DEMAIN, JE BRÛLE, DE MOHAMED BEN SMAÏL

Par Jean-Max Méjean

Voici un film dont on aimerait dire beaucoup de bien, non seulement parce qu’il pourrait avoir des qualités certaines pour un premier long-métrage, mais aussi parce qu’il s’attaque au problème de l’immigration d’une manière différente de celles auxquelles on nous a habitués. Film d’amour et de tolérance, selon les propres termes du réalisateur, Mohamed Ben Smaïl, «Demain, je brûle » se veut un hommage à l’un de ses compagnons qui a justement brûlé ses ailes au mirage de l’immigration à Paris, dans les années 70, au sein du milieu artistique.

Comme lui d’ailleurs. Et le voici qui interprète le rôle de Lotfi Zribi, malade, qui revient quasi mutique dans ce quartier de Tunis, la Petite Sicile, qui l’a vu grandir et qu’il ne reconnaît plus, tant les mœurs tunisiennes semblent avoir changé. Alors, Lotfi est étranger partout, mais aussi étranger dans cette sorte de déambulation somnambulique avec laquelle il traverse tout ce film inclassable.

Mais, pourtant, «Demain, je brûle» ne fait pas mouche à tous les coups.
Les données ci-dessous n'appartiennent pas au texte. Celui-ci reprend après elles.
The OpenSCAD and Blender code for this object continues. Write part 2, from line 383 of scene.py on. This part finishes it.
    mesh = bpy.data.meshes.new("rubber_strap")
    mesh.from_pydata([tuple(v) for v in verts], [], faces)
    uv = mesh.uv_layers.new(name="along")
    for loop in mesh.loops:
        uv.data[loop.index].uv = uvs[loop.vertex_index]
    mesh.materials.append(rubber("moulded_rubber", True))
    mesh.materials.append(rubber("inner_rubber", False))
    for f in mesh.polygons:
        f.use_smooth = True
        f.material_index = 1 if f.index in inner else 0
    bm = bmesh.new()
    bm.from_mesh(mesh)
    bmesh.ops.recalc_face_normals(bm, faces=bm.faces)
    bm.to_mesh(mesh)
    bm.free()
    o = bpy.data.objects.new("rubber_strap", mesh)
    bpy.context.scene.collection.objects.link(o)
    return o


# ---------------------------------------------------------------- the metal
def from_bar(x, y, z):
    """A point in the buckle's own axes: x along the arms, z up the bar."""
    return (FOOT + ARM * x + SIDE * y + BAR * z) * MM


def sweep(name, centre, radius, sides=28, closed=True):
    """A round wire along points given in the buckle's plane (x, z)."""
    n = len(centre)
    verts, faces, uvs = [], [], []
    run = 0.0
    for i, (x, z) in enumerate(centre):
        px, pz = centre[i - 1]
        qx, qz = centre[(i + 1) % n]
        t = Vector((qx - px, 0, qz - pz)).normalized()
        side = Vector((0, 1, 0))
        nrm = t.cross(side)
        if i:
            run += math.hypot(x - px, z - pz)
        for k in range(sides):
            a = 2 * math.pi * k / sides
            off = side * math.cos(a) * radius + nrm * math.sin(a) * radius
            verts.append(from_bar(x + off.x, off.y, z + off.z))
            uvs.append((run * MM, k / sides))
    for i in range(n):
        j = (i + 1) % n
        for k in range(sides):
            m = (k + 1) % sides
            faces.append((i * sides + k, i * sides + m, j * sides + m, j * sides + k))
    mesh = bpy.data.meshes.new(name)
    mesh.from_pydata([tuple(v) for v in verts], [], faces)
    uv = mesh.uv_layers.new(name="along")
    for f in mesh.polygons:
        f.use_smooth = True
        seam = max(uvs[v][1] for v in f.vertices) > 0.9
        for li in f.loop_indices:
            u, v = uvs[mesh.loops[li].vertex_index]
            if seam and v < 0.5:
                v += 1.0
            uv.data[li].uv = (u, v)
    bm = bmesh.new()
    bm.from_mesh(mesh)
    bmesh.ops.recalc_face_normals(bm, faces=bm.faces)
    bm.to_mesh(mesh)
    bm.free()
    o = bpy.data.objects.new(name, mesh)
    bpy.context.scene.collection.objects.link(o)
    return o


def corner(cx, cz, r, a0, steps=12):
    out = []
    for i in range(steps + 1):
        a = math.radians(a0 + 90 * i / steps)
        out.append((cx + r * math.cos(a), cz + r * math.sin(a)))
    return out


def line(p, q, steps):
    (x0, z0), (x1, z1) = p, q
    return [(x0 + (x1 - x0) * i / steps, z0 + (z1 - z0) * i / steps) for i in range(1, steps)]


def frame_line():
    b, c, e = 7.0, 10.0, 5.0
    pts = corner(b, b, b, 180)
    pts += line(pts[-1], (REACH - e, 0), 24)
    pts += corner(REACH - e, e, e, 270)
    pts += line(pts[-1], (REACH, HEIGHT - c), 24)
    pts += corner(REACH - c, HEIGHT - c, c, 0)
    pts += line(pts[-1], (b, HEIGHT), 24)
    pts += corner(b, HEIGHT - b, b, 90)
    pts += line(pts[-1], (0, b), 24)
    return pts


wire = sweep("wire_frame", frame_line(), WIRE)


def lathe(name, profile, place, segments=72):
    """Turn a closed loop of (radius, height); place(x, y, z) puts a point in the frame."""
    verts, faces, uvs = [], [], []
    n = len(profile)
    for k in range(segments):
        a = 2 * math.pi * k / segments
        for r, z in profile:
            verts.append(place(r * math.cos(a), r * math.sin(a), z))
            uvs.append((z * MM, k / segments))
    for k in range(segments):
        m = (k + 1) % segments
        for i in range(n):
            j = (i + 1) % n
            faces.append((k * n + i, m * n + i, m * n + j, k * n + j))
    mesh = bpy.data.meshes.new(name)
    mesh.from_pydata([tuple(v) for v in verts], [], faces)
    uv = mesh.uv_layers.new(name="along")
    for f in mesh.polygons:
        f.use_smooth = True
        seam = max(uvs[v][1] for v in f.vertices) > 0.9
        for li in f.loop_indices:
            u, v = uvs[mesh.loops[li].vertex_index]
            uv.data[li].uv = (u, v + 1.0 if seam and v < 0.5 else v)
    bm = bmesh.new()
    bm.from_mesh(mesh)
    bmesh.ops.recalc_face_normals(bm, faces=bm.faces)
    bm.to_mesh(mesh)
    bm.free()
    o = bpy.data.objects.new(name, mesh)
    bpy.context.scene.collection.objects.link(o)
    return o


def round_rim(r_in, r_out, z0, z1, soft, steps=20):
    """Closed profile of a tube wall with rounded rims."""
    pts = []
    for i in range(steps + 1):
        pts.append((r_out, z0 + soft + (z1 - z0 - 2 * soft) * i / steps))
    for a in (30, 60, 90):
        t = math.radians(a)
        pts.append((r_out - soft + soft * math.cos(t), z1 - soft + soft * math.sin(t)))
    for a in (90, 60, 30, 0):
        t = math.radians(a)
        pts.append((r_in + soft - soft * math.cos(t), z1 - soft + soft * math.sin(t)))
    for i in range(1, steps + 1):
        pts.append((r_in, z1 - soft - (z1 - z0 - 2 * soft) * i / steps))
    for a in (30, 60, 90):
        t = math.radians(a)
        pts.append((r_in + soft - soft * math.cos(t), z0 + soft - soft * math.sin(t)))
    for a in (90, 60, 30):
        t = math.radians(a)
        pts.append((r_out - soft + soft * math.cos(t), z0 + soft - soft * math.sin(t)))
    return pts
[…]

Disons que nous sommes sans cesse ballottés entre le désir d’adhérer et l’agacement quand Mohamed Ben Smaïl ne parvient pas à nous étonner, ni même a nous provoquer vraiment. Car il semble sans cesse pris entre aversion et admiration pour la France, et problématique certaine envers la Tunisie, ce pays qu’il a sans doute quitté pour toujours, même s’il y retourne. Mais c’est un déchirement que tous les immigrés doivent ressentir. Sans parler de la fin du film qui reste pour le moins énigmatique… Les Tunisiens utilisent le terme «brûler» pour parler des personnes qui prennent le bateau de l’exil sans passeport. Mais Lotfi brûlera pour un dernier voyage : celui vers sa mort annoncée.

Bien sûr, sans le vouloir ou alors volontairement, Ben Smaïl rend hommage aux grands du cinéma tunisien, mais aussi à Fellini (un passage ne va pas sans évoquer le jardin des délices du Satyricon) et des plans appellent, par la proximité géographique, le quartier de La Goulette du célèbre «Un été à La Goulette» de Férid Boughedir.
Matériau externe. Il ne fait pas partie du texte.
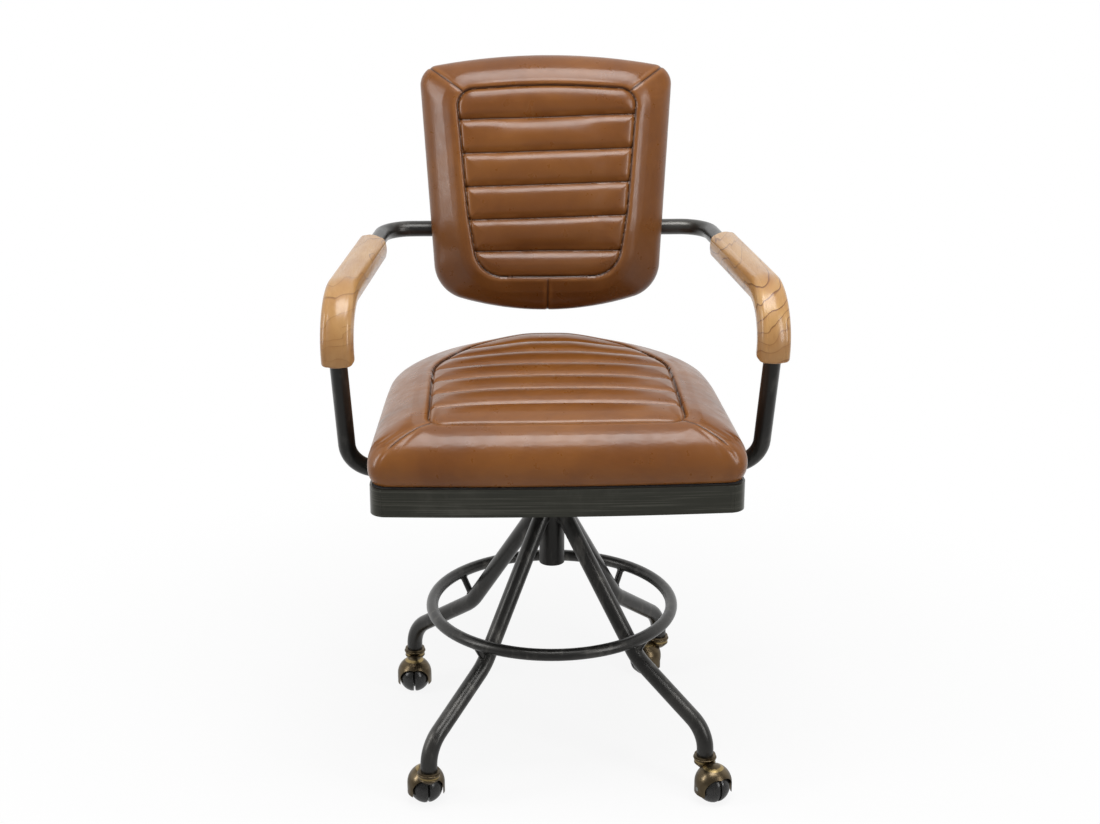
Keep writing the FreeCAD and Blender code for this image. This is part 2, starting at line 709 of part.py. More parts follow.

Cependant, même si ses débuts semblent prometteurs, Mohamed Ben Smaïl ne résiste pas à la tentation narcissique de se mettre en scène. Peut-être aurait-il réussi à installer une certaine distance s’il avait choisi un autre comédien. Il nous reste pourtant quelques images intéressantes, notamment cette Marylin d’outre-Méditerranée chantant Happy birthday et qui nous prouve encore une fois que la mondialisation frappe tous azimuts. Mais le film a-t-il pour autant réussi à garder en mémoire une page de l’histoire de la Tunisie comme il se le promettait ? Comment sauver le rêve d’émancipation de toute une génération ?

Jean-Max Méjean.

Tunisie – 1999 – 1h35 – Un film écrit et réalisé par Mohamed Ben Smaïl – Images Youssef Ben Youssef, avec : Amel Hedhili, Néjid Belkadhi, Mohamed Ben Smaïl. 35 mm. Prod. Nomadis Images. Distribué par Hevadis Films.